Gone – Bush Hamdan (quarterbacks), Keith Carter (running backs), Charlie Weis Jr. (offensive assistant) and Eric Sululovich (assistant special teams).
Hired – Greg Knapp (quarterbacks), Bernie Parmalee (running backs), Chad Walker (offensive assistant) and Mayur Chaudhari (assistant special teams coach).
Chaudhari replaces Sutulovich, who had worked with special teams coordinator Keith Armstrong for the past nine seasons.
6. Stay or go. Who should the Falcons keep and who should they send packing?
7. Get ready for the combine. The combine starts next week and runs through March 5. Here’s a primer on the athletic testing and how it translate to actual football skills.
8. Offseason caledar.

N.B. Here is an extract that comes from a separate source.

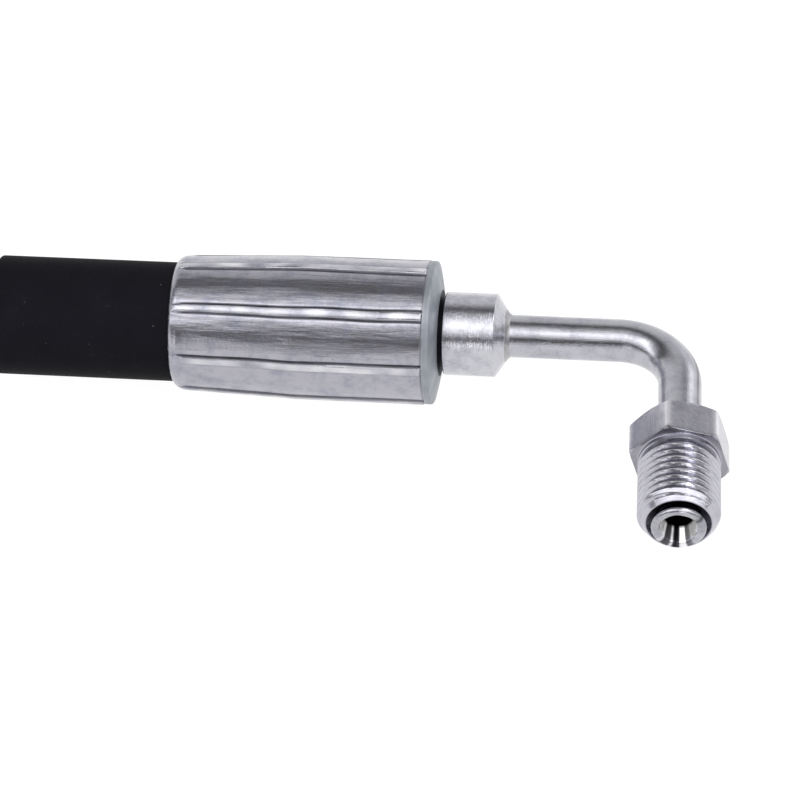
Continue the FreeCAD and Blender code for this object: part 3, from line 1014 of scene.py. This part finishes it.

The Falcons have a number of offseason priorities, among them singing Ryan to a team-friendly long-term deal.
Here are 10 key dates to know as the team heads into the offseason.
9. So you want to be cheerleader? The Falcons held their first preparation class on Feb. 18. The next one will be on March 10. The Falcons are looking for enthusiastic ladies with a dance/cheer background, a positive attitude, a winning smile and dedication to be the best.